■ Your goal
Please restate, exactly as written, the lines running from the beginning of the material through the line that has "SENSOR = 36.0" in it.

■ Data
** START **

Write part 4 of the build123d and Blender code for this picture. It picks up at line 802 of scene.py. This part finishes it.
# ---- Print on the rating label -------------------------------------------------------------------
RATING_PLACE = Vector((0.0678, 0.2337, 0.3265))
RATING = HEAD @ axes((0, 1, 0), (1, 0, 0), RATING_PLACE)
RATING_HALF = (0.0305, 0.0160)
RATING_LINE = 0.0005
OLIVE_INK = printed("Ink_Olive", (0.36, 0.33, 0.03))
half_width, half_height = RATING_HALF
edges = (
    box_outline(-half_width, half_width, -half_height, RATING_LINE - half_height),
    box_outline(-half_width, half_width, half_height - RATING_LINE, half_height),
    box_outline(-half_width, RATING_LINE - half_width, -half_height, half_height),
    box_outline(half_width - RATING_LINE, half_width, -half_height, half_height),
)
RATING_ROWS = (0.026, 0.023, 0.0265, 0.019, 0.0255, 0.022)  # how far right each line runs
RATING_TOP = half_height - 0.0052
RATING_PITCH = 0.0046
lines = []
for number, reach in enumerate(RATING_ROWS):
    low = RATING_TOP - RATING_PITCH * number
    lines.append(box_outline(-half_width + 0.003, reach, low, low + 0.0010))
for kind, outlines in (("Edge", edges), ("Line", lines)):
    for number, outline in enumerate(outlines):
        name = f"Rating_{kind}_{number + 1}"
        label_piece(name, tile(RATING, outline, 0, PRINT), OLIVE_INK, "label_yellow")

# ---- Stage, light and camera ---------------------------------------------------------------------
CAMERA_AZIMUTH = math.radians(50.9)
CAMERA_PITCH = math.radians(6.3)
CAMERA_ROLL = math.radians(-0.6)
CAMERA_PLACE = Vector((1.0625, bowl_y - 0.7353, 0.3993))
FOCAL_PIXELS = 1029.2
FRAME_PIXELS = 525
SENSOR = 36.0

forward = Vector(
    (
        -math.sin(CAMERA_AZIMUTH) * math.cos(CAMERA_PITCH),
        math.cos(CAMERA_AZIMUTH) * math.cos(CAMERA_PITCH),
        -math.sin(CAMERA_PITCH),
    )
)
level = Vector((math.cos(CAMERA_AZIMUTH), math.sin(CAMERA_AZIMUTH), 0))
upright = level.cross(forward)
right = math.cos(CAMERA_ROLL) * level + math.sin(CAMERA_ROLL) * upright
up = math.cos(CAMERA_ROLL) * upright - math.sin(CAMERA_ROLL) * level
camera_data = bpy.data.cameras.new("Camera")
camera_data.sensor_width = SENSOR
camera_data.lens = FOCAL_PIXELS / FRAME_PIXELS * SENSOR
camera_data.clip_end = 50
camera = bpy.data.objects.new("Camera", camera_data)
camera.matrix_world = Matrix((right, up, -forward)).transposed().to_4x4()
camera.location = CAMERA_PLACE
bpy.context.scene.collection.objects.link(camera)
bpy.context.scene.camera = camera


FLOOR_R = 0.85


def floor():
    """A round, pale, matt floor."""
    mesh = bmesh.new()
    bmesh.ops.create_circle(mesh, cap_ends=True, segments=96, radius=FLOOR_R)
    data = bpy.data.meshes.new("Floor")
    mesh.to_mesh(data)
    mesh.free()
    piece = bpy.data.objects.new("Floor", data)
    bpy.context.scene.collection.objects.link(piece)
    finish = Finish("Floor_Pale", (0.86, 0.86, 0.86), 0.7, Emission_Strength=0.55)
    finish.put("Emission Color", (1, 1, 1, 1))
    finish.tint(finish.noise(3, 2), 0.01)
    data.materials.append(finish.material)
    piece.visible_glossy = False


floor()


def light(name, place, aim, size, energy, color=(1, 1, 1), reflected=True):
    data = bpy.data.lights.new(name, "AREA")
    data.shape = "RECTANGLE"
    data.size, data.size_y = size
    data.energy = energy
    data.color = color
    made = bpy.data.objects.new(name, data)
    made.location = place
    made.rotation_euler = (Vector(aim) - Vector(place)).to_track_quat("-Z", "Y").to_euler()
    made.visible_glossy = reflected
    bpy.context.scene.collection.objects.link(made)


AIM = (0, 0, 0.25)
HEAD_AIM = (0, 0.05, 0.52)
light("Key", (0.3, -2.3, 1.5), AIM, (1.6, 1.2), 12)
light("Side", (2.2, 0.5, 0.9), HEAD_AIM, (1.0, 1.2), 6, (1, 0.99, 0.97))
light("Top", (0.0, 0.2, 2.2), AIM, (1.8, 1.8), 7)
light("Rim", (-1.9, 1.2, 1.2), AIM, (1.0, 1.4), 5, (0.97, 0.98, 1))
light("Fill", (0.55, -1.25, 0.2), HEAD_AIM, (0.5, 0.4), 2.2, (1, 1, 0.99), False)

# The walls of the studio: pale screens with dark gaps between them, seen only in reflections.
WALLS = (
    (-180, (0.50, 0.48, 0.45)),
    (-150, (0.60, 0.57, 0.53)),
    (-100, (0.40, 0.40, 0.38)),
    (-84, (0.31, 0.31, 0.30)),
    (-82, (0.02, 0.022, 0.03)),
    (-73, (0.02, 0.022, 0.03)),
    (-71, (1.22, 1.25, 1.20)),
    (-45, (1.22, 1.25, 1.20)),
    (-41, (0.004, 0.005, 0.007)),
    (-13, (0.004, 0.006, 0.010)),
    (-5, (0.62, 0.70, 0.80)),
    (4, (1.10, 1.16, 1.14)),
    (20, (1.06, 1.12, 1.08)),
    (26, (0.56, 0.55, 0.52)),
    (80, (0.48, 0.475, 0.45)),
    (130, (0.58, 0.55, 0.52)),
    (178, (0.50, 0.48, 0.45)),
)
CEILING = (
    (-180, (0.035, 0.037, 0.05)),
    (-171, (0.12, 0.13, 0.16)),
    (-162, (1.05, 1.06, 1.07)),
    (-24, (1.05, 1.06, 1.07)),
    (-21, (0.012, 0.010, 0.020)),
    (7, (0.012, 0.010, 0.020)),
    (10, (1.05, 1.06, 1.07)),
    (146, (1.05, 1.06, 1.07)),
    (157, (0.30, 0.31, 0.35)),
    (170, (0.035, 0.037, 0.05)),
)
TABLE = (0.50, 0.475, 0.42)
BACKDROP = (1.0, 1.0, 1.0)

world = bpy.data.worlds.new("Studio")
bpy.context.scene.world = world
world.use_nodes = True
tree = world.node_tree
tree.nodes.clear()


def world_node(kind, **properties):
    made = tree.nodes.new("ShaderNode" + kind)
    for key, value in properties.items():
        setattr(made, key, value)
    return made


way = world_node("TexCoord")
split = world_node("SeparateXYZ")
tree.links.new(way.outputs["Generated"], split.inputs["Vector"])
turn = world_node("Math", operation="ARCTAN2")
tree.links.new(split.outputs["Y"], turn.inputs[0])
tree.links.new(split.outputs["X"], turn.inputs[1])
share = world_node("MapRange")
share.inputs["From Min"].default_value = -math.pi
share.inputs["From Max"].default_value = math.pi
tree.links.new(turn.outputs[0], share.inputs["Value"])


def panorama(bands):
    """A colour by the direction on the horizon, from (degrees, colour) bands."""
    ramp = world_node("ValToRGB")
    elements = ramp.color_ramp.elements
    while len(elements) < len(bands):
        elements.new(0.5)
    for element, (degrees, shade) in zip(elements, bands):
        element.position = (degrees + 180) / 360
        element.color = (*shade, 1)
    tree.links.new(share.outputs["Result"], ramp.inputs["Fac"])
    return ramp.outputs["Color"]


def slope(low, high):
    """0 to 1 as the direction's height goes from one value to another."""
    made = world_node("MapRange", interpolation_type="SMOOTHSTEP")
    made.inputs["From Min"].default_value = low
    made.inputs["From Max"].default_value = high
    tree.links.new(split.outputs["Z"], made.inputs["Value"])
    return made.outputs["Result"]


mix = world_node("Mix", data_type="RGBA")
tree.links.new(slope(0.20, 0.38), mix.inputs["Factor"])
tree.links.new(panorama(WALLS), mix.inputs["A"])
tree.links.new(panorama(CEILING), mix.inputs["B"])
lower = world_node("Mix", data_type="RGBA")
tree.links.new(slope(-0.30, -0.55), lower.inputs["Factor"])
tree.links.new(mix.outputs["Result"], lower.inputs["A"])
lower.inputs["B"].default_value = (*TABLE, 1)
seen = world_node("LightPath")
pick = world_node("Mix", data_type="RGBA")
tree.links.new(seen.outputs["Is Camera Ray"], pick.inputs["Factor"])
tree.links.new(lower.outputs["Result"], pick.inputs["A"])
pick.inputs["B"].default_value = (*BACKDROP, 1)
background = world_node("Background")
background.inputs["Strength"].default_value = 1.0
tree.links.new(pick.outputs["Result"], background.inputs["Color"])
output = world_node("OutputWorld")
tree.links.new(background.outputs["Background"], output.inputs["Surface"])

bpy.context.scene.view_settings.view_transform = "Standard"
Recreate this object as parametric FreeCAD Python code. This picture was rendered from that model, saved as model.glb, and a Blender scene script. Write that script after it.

** END **

■ Solution
Write part 4 of the build123d and Blender code for this picture. It picks up at line 802 of scene.py. This part finishes it.
# ---- Print on the rating label -------------------------------------------------------------------
RATING_PLACE = Vector((0.0678, 0.2337, 0.3265))
RATING = HEAD @ axes((0, 1, 0), (1, 0, 0), RATING_PLACE)
RATING_HALF = (0.0305, 0.0160)
RATING_LINE = 0.0005
OLIVE_INK = printed("Ink_Olive", (0.36, 0.33, 0.03))
half_width, half_height = RATING_HALF
edges = (
    box_outline(-half_width, half_width, -half_height, RATING_LINE - half_height),
    box_outline(-half_width, half_width, half_height - RATING_LINE, half_height),
    box_outline(-half_width, RATING_LINE - half_width, -half_height, half_height),
    box_outline(half_width - RATING_LINE, half_width, -half_height, half_height),
)
RATING_ROWS = (0.026, 0.023, 0.0265, 0.019, 0.0255, 0.022)  # how far right each line runs
RATING_TOP = half_height - 0.0052
RATING_PITCH = 0.0046
lines = []
for number, reach in enumerate(RATING_ROWS):
    low = RATING_TOP - RATING_PITCH * number
    lines.append(box_outline(-half_width + 0.003, reach, low, low + 0.0010))
for kind, outlines in (("Edge", edges), ("Line", lines)):
    for number, outline in enumerate(outlines):
        name = f"Rating_{kind}_{number + 1}"
        label_piece(name, tile(RATING, outline, 0, PRINT), OLIVE_INK, "label_yellow")

# ---- Stage, light and camera ---------------------------------------------------------------------
CAMERA_AZIMUTH = math.radians(50.9)
CAMERA_PITCH = math.radians(6.3)
CAMERA_ROLL = math.radians(-0.6)
CAMERA_PLACE = Vector((1.0625, bowl_y - 0.7353, 0.3993))
FOCAL_PIXELS = 1029.2
FRAME_PIXELS = 525
SENSOR = 36.0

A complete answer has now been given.